Given the happenings of the past few months, I cry for the state of our nation! Being an islander myself (not a Male born) I feel the grief of many who seem shunted out of this process called democracy and its fancy underpinnings we have inherited from those who created this process far away from our shores, and yet seem to have espoused even before we could even articulate the word “democracy” as it should.
Sadly, given our level of understanding, for the island voter who has not been involved in the nefarious world of politics, the direction of his vote will be to the one who will not jeopardize his state of presently enjoyed status of life. For him it is the availability of his daily food rations, the sale of his fish for a good rate and the availability of fuel for his fishing dhoani. Perhaps now it is also the access to schooling for his kids and the hospital for getting treated for his health ailments; now we can also throw in the mobile phone and the flat TV.

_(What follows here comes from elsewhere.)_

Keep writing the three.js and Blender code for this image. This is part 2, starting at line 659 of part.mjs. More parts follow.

Beyond this, the murky world of politics that engages with the exchange of lucrative deals in expensive mega contracts, corruption in the dispensation of jobs and promotions and attendant financial and related benefits and how lofty political positions are used to maintain power and authority lie the serene world of the other islands. Social nattering on these deals in the past were no more than hushed conversation pieces to pep up an otherwise balmy existence. Even now in the new bustling era of democracy, hyped up rhetoric and social unrest has not made the issues any more owned by us in the islands. Still these seem of no immediate concern to them because they are firstly unaware of this nefarious world and also disengaged from the understanding of the consequences of such actions and behaviours that for them lies far away from their everyday lives. They (most of them) are still too innocent to fathom the depth of such intricacies. In this absence of awareness, the political game is being played and winners and losers decided based on base compromises and arm twists. The island voter is given what he wants to fuel his everyday needs without exhorting one bit to his need to nurture the compassionate society of tomorrow that his children and grandchildren will have to inhabit.

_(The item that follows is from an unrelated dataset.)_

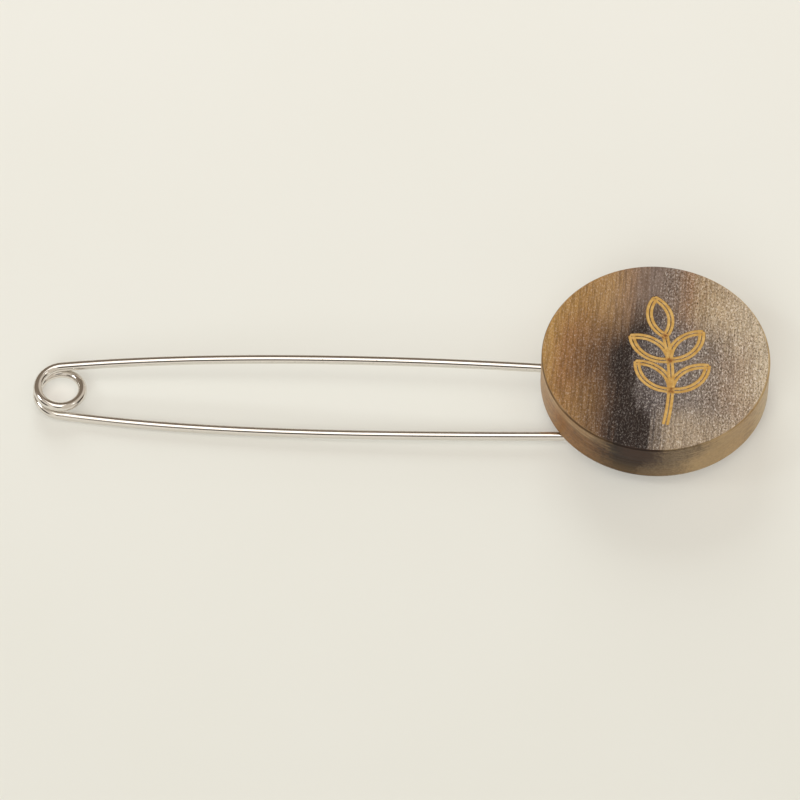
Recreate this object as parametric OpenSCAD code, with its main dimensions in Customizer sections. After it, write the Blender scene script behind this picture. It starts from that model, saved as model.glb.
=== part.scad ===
// Shawl pin: a horn disc on the end of a bent spring wire.
// Millimetres, +Z up. The origin is on the surface that the pin lies on, straight below the
// centre of the disc. +X runs along the pin, from the coil towards the disc.

/* [Disc] */
// Diameter of the horn disc
disc_d = 30; // [26:0.5:36]
// Thickness of the horn disc
disc_h = 6; // [5:0.25:8]
// Radius of the rounded edges of the disc
edge_r = 0.35; // [0.2:0.05:0.6]

/* [Wire] */
// Diameter of the spring wire
wire_d = 1.2; // [1.1:0.05:1.25]
// Distance along the pin from the centre of the coil to the centre of the disc
reach = 78.2; // [60:0.2:100]
// How far the centre of the disc stands to the side of the coil
disc_offset = 4.25; // [3.6:0.05:4.8]
// Depth of the drilled hole that holds the fixed leg
hole_depth = 6.5; // [4:0.5:10]

/* [Coil] */
// Radius of the first turn, to the middle of the wire
coil_r = 2.87; // [2.6:0.01:3.1]
// How much wider the coil is at its last turn
coil_growth = 0.17; // [0:0.01:0.3]
// How far the coil opens where the fixed leg leaves it
fixed_flare = 0.25; // [0.1:0.01:0.4]
// How far the coil opens where the pin leg leaves it
pin_flare = 0.31; // [0.1:0.01:0.4]

/* [Legs] */
// Length over which the fixed leg's outward slope dies away
fixed_bow = 31.5; // [26:0.5:36]
// How steeply the fixed leg closes in again
fixed_closing = 0.048; // [0.03:0.001:0.06]
// Length over which the pin leg's outward slope dies away
pin_bow = 32.5; // [28:0.5:38]
// How steeply the pin leg closes in again
pin_closing = 0.069; // [0.055:0.001:0.08]
// Length of the sharpened point
point_len = 4; // [2:0.5:6]

/* [Catch] */
// Width of the catch bar along the pin
bar_w = 4; // [3:0.5:6]
// Height of the catch bar
bar_h = 2.2; // [2.2:0.05:2.6]
// How deep the bar is let into the back of the disc
let_in = 0.4; // [0.3:0.05:0.45]
// Thickness of the lip under the pin leg
lip_h = 0.42; // [0.3:0.02:0.42]
// Distance from the centre of the disc to the far end of the bar
bar_reach = 9.5; // [8:0.5:12]

/* [Sprig] */
// Width of the engraved line
line_w = 1; // [0.7:0.1:1.2]
// Depth of the engraved line
line_depth = 0.3; // [0.2:0.05:0.5]
// Length of each outlined leaf
leaf_len = 6.2; // [5:0.2:6.6]
// Width of each outlined leaf, to the middle of its line
leaf_w = 2.7; // [2:0.1:3.2]
// Angle between a side leaf and the stem
leaf_lean = 48; // [35:1:60]

/* [Hidden] */

disc_r = disc_d / 2;
wire_r = wire_d / 2;
glue_gap = 0.03;
// Cutting shapes stand out past the surface that they cut by this much.
overrun = 1;
disc_z = bar_h - let_in;
hole_z = disc_z + disc_h / 2;

// The coil: one and a half turns, stacked with a hair of air between them.
// It starts at the fixed leg on top, and ends at the pin leg below.
coil_x = -reach;
coil_y = -disc_offset;
coil_turn = 540;
turn_gap = 0.075;
turn_rise = wire_d + turn_gap;
flare_turn = 90;
radian = 180 / PI;
// The legs run straight from just outside the rim.
rim_gap = 0.2;
leg_len = reach - disc_r - rim_gap;
leg_steps = 26;
coil_steps = 45;

// The pin leg lies in the pocket of the hook, between its lip and its roof.
pin_play = 0.06;
pocket_h = wire_d + 2 * pin_play;
pin_z = lip_h + pin_play + wire_r;
tip_past_bar = 3.5;
tip_x = bar_w / 2 + tip_past_bar;
tip_r = 0.08;
point_steps = 4;

function hermite(t, start, slope, end) =
    (2 * pow(t, 3) - 3 * pow(t, 2) + 1) * start
    + (pow(t, 3) - 2 * pow(t, 2) + t) * slope
    + (3 * pow(t, 2) - 2 * pow(t, 3)) * end;

function coil_radius(turned) =
    coil_r + coil_growth * turned / coil_turn
    + fixed_flare * pow(max(0, 1 - turned / flare_turn), 2)
    + pin_flare * pow(max(0, 1 - (coil_turn - turned) / flare_turn), 2);

function coil_height(turned) = wire_r + turn_rise * (coil_turn - turned) / 360;

function coil_point(turned) = [
    coil_x + coil_radius(turned) * cos(90 + turned),
    coil_y + coil_radius(turned) * sin(90 + turned),
    coil_height(turned)
];

// A leg leaves the coil with an outward slope, which dies away as the leg springs back.
function leg_spread(along, start, slope, bow, closing) =
    start + (slope + closing) * bow * (1 - exp(-along / bow)) - closing * along;

fixed_start = coil_radius(0);
fixed_slope = (2 * fixed_flare / flare_turn - coil_growth / coil_turn) * radian / fixed_start;
fixed_climb = turn_rise / (2 * PI * fixed_start) * leg_len;
pin_start = coil_radius(coil_turn);
pin_slope = (2 * pin_flare / flare_turn + coil_growth / coil_turn) * radian / pin_start;

function fixed_point(along) = [
    coil_x + along,
    coil_y + leg_spread(along, fixed_start, fixed_slope, fixed_bow, fixed_closing),
    hermite(along / leg_len, coil_height(0), fixed_climb, hole_z)
];

function pin_point(along) = [
    coil_x + along,
    coil_y - leg_spread(along, pin_start, pin_slope, pin_bow, pin_closing),
    hermite(along / leg_len, wire_r, 0, pin_z)
];

fixed_mouth = fixed_point(leg_len);
fixed_aim = atan((fixed_slope + fixed_closing) * exp(-leg_len / fixed_bow) - fixed_closing);
pin_mouth = pin_point(leg_len);
pin_aim = -atan((pin_slope + pin_closing) * exp(-leg_len / pin_bow) - pin_closing);

function onward(from, aim, dist) = from + dist * [cos(aim), sin(aim), 0];

wire_end_clear = 0.2;
fixed_end = onward(fixed_mouth, fixed_aim, rim_gap + hole_depth - wire_end_clear);
pin_straight = (tip_x - pin_mouth.x) / cos(pin_aim);

// The bar, with the pocket round the place where the pin leg crosses it.
pin_y = onward(pin_mouth, pin_aim, -pin_mouth.x / cos(pin_aim)).y;
side_play = 0.15;
hook_wall = 1.4;
lip_reach = 1;
mouth_w = 1.7;
hook_y = pin_y - wire_r - side_play;
mouth_y = pin_y + lip_reach;
bar_near = hook_y - hook_wall;

// Centreline and radius of the wire, from the sharp tip to the end in the hole.
tip_part = [for (i = [0 : point_steps])
    [onward(pin_mouth, pin_aim, pin_straight - point_len * i / point_steps),
     tip_r + (wire_r - tip_r) * sqrt(i / point_steps)]];
pin_part = [for (i = [0 : leg_steps - 1]) [pin_point(leg_len * (1 - i / leg_steps)), wire_r]];
coil_part = [for (i = [0 : coil_steps]) [coil_point(coil_turn * (1 - i / coil_steps)), wire_r]];
fixed_part = [for (i = [1 : leg_steps]) [fixed_point(leg_len * i / leg_steps), wire_r]];
wire_line = concat(tip_part, pin_part, coil_part, fixed_part, [[fixed_end, wire_r]]);

wire_sides = 16;
up = [0, 0, 1];

function unit(v) = v / norm(v);
function heading(line, i) =
    unit(line[min(i + 1, len(line) - 1)][0] - line[max(i - 1, 0)][0]);
function ring(centre, r, along) =
    let (side = unit(cross(along, up)), over = cross(side, along))
    [for (k = [0 : wire_sides - 1])
        let (a = 360 * k / wire_sides)
        centre + r * (cos(a) * side + sin(a) * over)];

// A solid rod along a line of [point, radius] rows.
module swept_rod(line) {
    last = len(line) - 1;
    points = [for (i = [0 : last]) each ring(line[i][0], line[i][1], heading(line, i))];
    walls = [for (i = [0 : last - 1], k = [0 : wire_sides - 1])
        let (a = i * wire_sides + k,
             b = i * wire_sides + (k + 1) % wire_sides)
        each [[a, b, a + wire_sides], [b, b + wire_sides, a + wire_sides]]];
    start_cap = [[for (k = [wire_sides - 1 : -1 : 0]) k]];
    end_cap = [[for (k = [0 : wire_sides - 1]) last * wire_sides + k]];
    polyhedron(points = points, faces = concat(walls, start_cap, end_cap));
}

// The sprig: a bent stem with two pairs of outlined leaves and one at its tip.
stem_r = 34;
stem_foot = [1.4, -10.6];
stem_lean = 11;
stem_arc = 24;
leaf_bend_r = (pow(leaf_len, 2) / 4 + pow(leaf_w, 2) / 4) / leaf_w;
leaf_half_arc = asin(leaf_len / 2 / leaf_bend_r);
pair_places = [0.38, 0.72];
inlay_gap = 0.04;

function stem_angle(share) = stem_lean - stem_arc * share;
function stem_point(share) = stem_foot + stem_r * [
    cos(stem_angle(share)) - cos(stem_lean),
    sin(stem_lean) - sin(stem_angle(share))
];

// One curved line in the plane, along the arc from angle "from".
module curved_line(r, from, sweep, w) {
    far = 2 * r;
    rotate(from)
        difference() {
            intersection() {
                circle(r = r + w / 2, $fn = 96);
                polygon([[0, 0], [far, 0], far * [cos(sweep), sin(sweep)]]);
            }
            circle(r = r - w / 2, $fn = 96);
        }
    for (a = [from, from + sweep])
        rotate(a)
            translate([r, 0])
                circle(d = w, $fn = 32);
}

// A leaf that points along +Y from its foot at the origin.
module leaf_outline(w) {
    for (side = [-1, 1])
        translate([-side * (leaf_bend_r - leaf_w / 2), leaf_len / 2])
            curved_line(leaf_bend_r, 90 - side * 90 - leaf_half_arc, 2 * leaf_half_arc, w);
}

module sprig_lines(w, h) {
    linear_extrude(height = h) {
        translate([stem_foot.x - stem_r * cos(stem_lean), stem_foot.y + stem_r * sin(stem_lean)])
            curved_line(stem_r, -stem_lean, stem_arc, w);
        for (share = pair_places, side = [-1, 1])
            translate(stem_point(share))
                rotate(-stem_angle(share) + side * leaf_lean)
                    leaf_outline(w);
        translate(stem_point(1))
            rotate(-stem_angle(1))
                leaf_outline(w);
    }
}

// The disc of polished horn, drilled for the fixed leg and engraved on its face.
module horn_disc() {
    color([0.42, 0.34, 0.25])
        difference() {
            translate([0, 0, disc_z])
                rotate_extrude($fn = 128) {
                    square([disc_r - edge_r, disc_h]);
                    translate([0, edge_r]) square([disc_r, disc_h - 2 * edge_r]);
                    for (y = [edge_r, disc_h - edge_r])
                        translate([disc_r - edge_r, y]) circle(r = edge_r, $fn = 32);
                }
            translate(fixed_mouth)
                rotate([0, 90, fixed_aim])
                    translate([0, 0, -overrun])
                        cylinder(h = overrun + rim_gap + hole_depth, r = wire_r + glue_gap, $fn = 32);
            translate([0, 0, disc_z + disc_h - line_depth])
                sprig_lines(line_w, line_depth + overrun);
            translate([-bar_w / 2 - glue_gap, bar_near - glue_gap, disc_z - overrun])
                cube([bar_w, bar_reach - bar_near, let_in + overrun] + glue_gap * [2, 2, 1]);
        }
}

// Gold-coloured filler in the engraved lines.
module gold_inlay() {
    color([0.84, 0.65, 0.32])
        translate([0, 0, disc_z + disc_h - line_depth + inlay_gap])
            sprig_lines(line_w - 2 * inlay_gap, line_depth - 2 * inlay_gap);
}

// Bright spring wire: fixed leg, coil and pin leg in one piece.
module pin_wire() {
    color([0.82, 0.82, 0.8])
        swept_rod(wire_line);
}

// Plain bar glued across the back of the disc. A hook cut into its near end holds the pin leg.
module catch_bar() {
    color([0.72, 0.72, 0.7])
        translate([-bar_w / 2, 0, 0])
            rotate([90, 0, 90])
                linear_extrude(height = bar_w)
                    difference() {
                        translate([bar_near, 0])
                            square([bar_reach - bar_near, bar_h]);
                        translate([hook_y, lip_h])
                            square([mouth_y + mouth_w - hook_y, pocket_h]);
                        translate([mouth_y, -overrun])
                            square([mouth_w, lip_h + 2 * overrun]);
                    }
}

horn_disc();
gold_inlay();
pin_wire();
catch_bar();
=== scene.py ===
import math
import random

import bmesh
import bpy
from mathutils import Matrix, Vector


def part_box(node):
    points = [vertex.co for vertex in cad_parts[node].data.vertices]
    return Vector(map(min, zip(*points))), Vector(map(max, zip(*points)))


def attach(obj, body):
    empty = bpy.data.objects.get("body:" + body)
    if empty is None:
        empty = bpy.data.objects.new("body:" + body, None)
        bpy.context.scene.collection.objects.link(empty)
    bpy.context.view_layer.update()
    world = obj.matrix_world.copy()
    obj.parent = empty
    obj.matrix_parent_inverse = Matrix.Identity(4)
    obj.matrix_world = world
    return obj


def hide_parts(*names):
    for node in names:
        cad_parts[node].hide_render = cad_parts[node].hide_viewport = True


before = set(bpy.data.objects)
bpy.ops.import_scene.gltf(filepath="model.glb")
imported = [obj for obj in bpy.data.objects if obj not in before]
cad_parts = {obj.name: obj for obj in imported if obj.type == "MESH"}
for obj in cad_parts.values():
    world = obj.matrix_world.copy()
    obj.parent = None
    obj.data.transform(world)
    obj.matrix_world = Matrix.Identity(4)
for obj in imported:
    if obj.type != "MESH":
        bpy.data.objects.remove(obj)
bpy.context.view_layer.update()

# The wire is one length of bright plated spring steel. The fixed leg leaves a hole in the disc, runs
# back to a coil of one and a half turns, and returns below as the pin leg, which is ground to a point.
MM = 0.001
disc_low, disc_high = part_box("horn_disc")
disc_back, disc_face = disc_low.z, disc_high.z
wire_r = 0.6 * MM
coil_centre = Vector((-78.2, -4.25, 0)) * MM
coil_r = 2.87 * MM
coil_growth = 0.17 * MM
fixed_flare = 0.25 * MM
pin_flare = 0.31 * MM
flare_turn = math.radians(90)
coil_turn = math.radians(540)
turn_rise = 1.275 * MM
fixed_bow = 31.5 * MM
fixed_closing = 0.048
pin_bow = 32.5 * MM
pin_closing = 0.069
leg_length = 63 * MM
hole_height = (disc_back + disc_face) / 2
hole_depth = 6.5 * MM
pin_height = 1.08 * MM
tip_x = 5.5 * MM
tip_r = 0.08 * MM
point_length = 4 * MM
point_steps, straight_steps, leg_steps, coil_steps = 24, 12, 90, 216
wire_sides = 40


def hermite(t, start, slope, end):
    """A smooth rise from start, with the given first slope, to end, where it is level."""
    return ((2 * t ** 3 - 3 * t ** 2 + 1) * start + (t ** 3 - 2 * t ** 2 + t) * slope
            + (3 * t ** 2 - 2 * t ** 3) * end)


def coil_radius(turned):
    return (coil_r + coil_growth * turned / coil_turn
            + fixed_flare * max(0, 1 - turned / flare_turn) ** 2
            + pin_flare * max(0, 1 - (coil_turn - turned) / flare_turn) ** 2)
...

So how can the ordinary man on the island’s joalifathi be the steward of this profound concept called democracy? Given that there is no overt public education on democracy in Maldives, our beloved country either before or after the 2008 democratic transition says a lot about the effete nature of our system and the independent commissions that are mandated for this job. Neither are the Parties doing any responsible role in doing this but rather squabbling in the politics of this game with only occasional morsels thrown out to pacify the crying needs around, or the peddling of dreams that the polity seems to swallow in their political innocence. How long do we want to keep the polity in this ignorance and expect this moral decadence that our society is slipping into to be stalled? All well-meaning citizens of Maldives must take up the challenge; democracy will be made or broken only us – We the People.